What the exercise asks - Everything from the first line down to the line containing "makeBundle(bundle)" should be reproduced exactly; please include nothing else.
+--
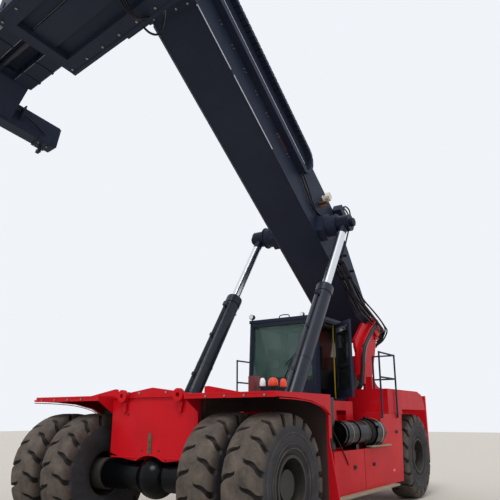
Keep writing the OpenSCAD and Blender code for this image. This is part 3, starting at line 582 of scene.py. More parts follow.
def makeBundle(spec):
    tower, routes = spec["tower"], []
    for index, (y, rise) in enumerate(spec["lanes"]):
        spread = 0.04 * math.sin(index * 2.1)
        routes.append([(s - 0.15 * rise * (s < -0.3),
                        tower + (y - tower) * out + spread * math.sin(1.3 * s + index),
                        t + rise * (1.2 if -0.3 < s < 1.4 else 0.6) + 0.03 * math.sin(1.9 * s + 1.7 * index))
                       for s, t, out in spec["route"]])
    made = hoses(boom, routes, spec["radius"], 10).object("hoseBundle", "hose")
    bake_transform(made, "chassis", "boom", start=boom @ Vector((0.0, 0.58, 0.25)),
             end=boom @ Vector((1.3, 0.58, 0.1)))
    boxes("bundleClamps", "boom", boom,
          [((s - 0.03, 0.463, low), (s + 0.03, 0.72, high)) for s in spec["clamps"]
           for low, high in ((-0.16, -0.13), (0.06, 0.085))], "black_paint", 0.004)


makeBundle(bundle)


def dressBoomSide():
    routes = [[(2.66 + reach, y, 1.02), (2.63 + reach, y, 1.18), (2.42 + reach, y, 1.22 + reach),
               (2.26 + reach, y, 1.05), (2.2 + reach, y, 0.5), (2.2, y, 0.0), (2.2, y, -0.1)]
              for y, reach in ((0.60, 0.0), (0.64, 0.06))]
    hoses(boom, routes, 0.017, 10).ride("risingHoses", "boom", "hose")
    fitting = Shape(boom).box((2.56, 0.463, 0.86), (2.86, 0.66, 1.03))
    for s, y in ((2.66, 0.60), (2.74, 0.64)):
        fitting.rod((s, y, 1.0), (s, y, 1.09), 0.028)
    fitting.ride("hoseFitting", "boom", "black_paint", 0.004)
    boxes("lampBracket", "boom", boom,
          [((3.3, 0.463, 0.48), (3.38, 0.64, 0.5)), ((3.3, 0.463, 0.42), (3.32, 0.6, 0.5))], "rust", 0.003)
    routes = [[(4.35, y, 0.35), (4.22, y, 0.42), (4.12, y, 0.64), (4.22, y, 0.87), (4.4, y, 0.935),
               (4.7, y, 0.93)] for y in (0.485, 0.51, 0.535, 0.56)]
    hoses(boom, routes, 0.012, 8, 4).ride("chainHoses", "boom", "grey")
    routes = [[(4.3, y, t), (3.9, y, t - 0.1), (3.4, y, 0.12), (2.9, 0.52, 0.52), (2.6, 0.56, 0.6),
               (2.25, 0.6, 0.45)] for y, t in ((0.49, 0.3), (0.525, 0.34))]
    hoses(boom, routes, 0.015).ride("feedHoses", "boom", "hose")


dressBoomSide()

# lift cylinders: the barrel's radius, and how far along it the rings and the pipe unions stand
barrel = {"radius": 0.144, "gland": 3.2, "head": 3.262, "band": 1.62, "unions": (0.28, 3.05)}


def dressCylinder(side, size):
    place, body, out = liftFrame(side), side + "_lift_barrel", outOf(side)
    gland = Shape(place)
    gland.ring((size["gland"], 0, 0), (1, 0, 0), size["radius"], 0.158, 0.05)
    gland.ring((size["head"], 0, 0), (1, 0, 0), 0.1, 0.152, 0.04)
    gland.ring((size["band"], 0, 0), (1, 0, 0), size["radius"], 0.15, 0.03)
    gland.ride(side + "Gland", body, "grey_paint")
    boltRing(side + "GlandBolts", body, place, (3.308, 0.0, 0.0), "X", 12, 0.125, 0.014, 0.02)
    ends = Shape(place)
    for x in size["unions"]:
        ends.rod((x, 0.0, 0.14), (x, 0.0, 0.19), 0.022)
        ends.turned((x, 0.0, 0.17), (0, 0, 1), [(0.03, 0.0), (0.03, 0.03)], 6)
    ends.ride(side + "PipeUnions", body, "bolt")
    low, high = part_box("lift_rod_" + side)
    face = high.y if out > 0 else low.y
    pin = boom @ liftPin
    cap = Shape(Matrix.Translation((pin.x, 0.0, pin.z)))
    cap.turned((0, face, 0), (0, out, 0), [(0.085, 0.0), (0.085, 0.014), (0.072, 0.02)], 40)
    cap.turned((0, face + out * 0.018, 0), (0, out, 0), [(0.018, 0.0), (0.018, 0.012)], 6)
    cap.ride(side + "PinCap", side + "_lift_rod", "black_paint")
    routes = [[(0.28, 0.05 * k, 0.18), (0.18, 0.07 * k, 0.3), (-0.02, 0.08 * k, 0.28),
               (-0.25, 0.08 * k, 0.18), (-0.5, 0.1 * k, 0.1)] for k in (-1, 1)]
    made = hoses(place, routes, 0.02, 10).object(side + "FootHoses", "hose")
    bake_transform(made, body, "chassis", start=place @ Vector((0.15, 0, 0.2)),
             end=place @ Vector((-0.35, 0, 0.12)))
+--
Complete response -
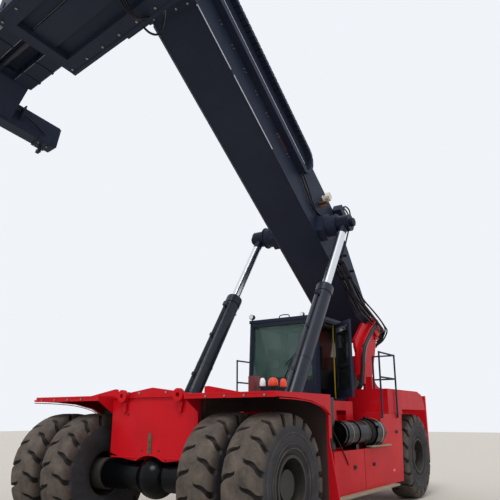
Keep writing the OpenSCAD and Blender code for this image. This is part 3, starting at line 582 of scene.py. More parts follow.
def makeBundle(spec):
    tower, routes = spec["tower"], []
    for index, (y, rise) in enumerate(spec["lanes"]):
        spread = 0.04 * math.sin(index * 2.1)
        routes.append([(s - 0.15 * rise * (s < -0.3),
                        tower + (y - tower) * out + spread * math.sin(1.3 * s + index),
                        t + rise * (1.2 if -0.3 < s < 1.4 else 0.6) + 0.03 * math.sin(1.9 * s + 1.7 * index))
                       for s, t, out in spec["route"]])
    made = hoses(boom, routes, spec["radius"], 10).object("hoseBundle", "hose")
    bake_transform(made, "chassis", "boom", start=boom @ Vector((0.0, 0.58, 0.25)),
             end=boom @ Vector((1.3, 0.58, 0.1)))
    boxes("bundleClamps", "boom", boom,
          [((s - 0.03, 0.463, low), (s + 0.03, 0.72, high)) for s in spec["clamps"]
           for low, high in ((-0.16, -0.13), (0.06, 0.085))], "black_paint", 0.004)


makeBundle(bundle)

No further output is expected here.